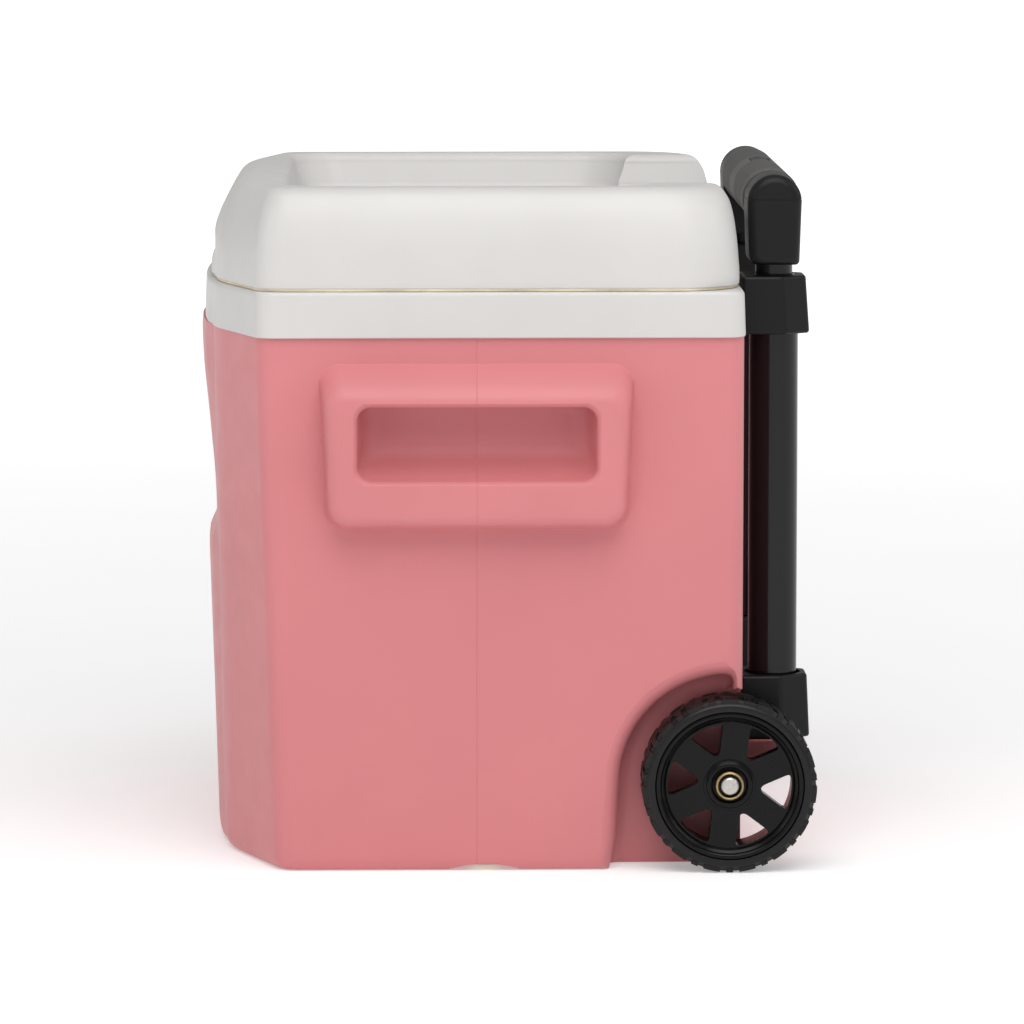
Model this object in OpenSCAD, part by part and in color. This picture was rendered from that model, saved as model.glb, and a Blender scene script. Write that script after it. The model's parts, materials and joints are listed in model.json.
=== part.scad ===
// Hard cooler on two wheels with a lift-off tray lid and a two-stage telescopic handle.
// X runs along the length, -Y is the front, +Y the back with handle and wheels, +Z is up.
// The origin is on the ground, under the middle of the overall box.

/* [Body] */
// Length of the pink body at its top
body_length = 432; // [360:1:520]
// Depth of the body and rim, front to back
body_depth = 341; // [300:1:410]
// Height of the rim's top face above the ground
rim_top = 373.5; // [310:0.5:446]
// Height of the white rim band
rim_height = 29.5; // [22:0.5:36]
// How far the rim stands out past the body at each end
rim_overhang = 2; // [1:0.5:4]
// Wall of the outer shell
shell_wall = 3; // [2:0.1:3.8]
// Inward lean of each end from the rim to the floor
end_draft = 6; // [2:0.5:10]
// Length of the slanted front corners along X
corner_length = 92; // [70:1:110]
// Depth of the slanted front corners along Y
corner_depth = 32; // [22:1:40]

/* [Food box] */
// Wall of the white inner box
liner_wall = 3; // [2:0.1:3.6]
// Foam and walls between the food box and each end, at the top
end_insulation = 48; // [44:1:58]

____

#### [GOAL]
Report the number of lines holding the string "from", without any other words.

#### [FULL OUTPUT]
2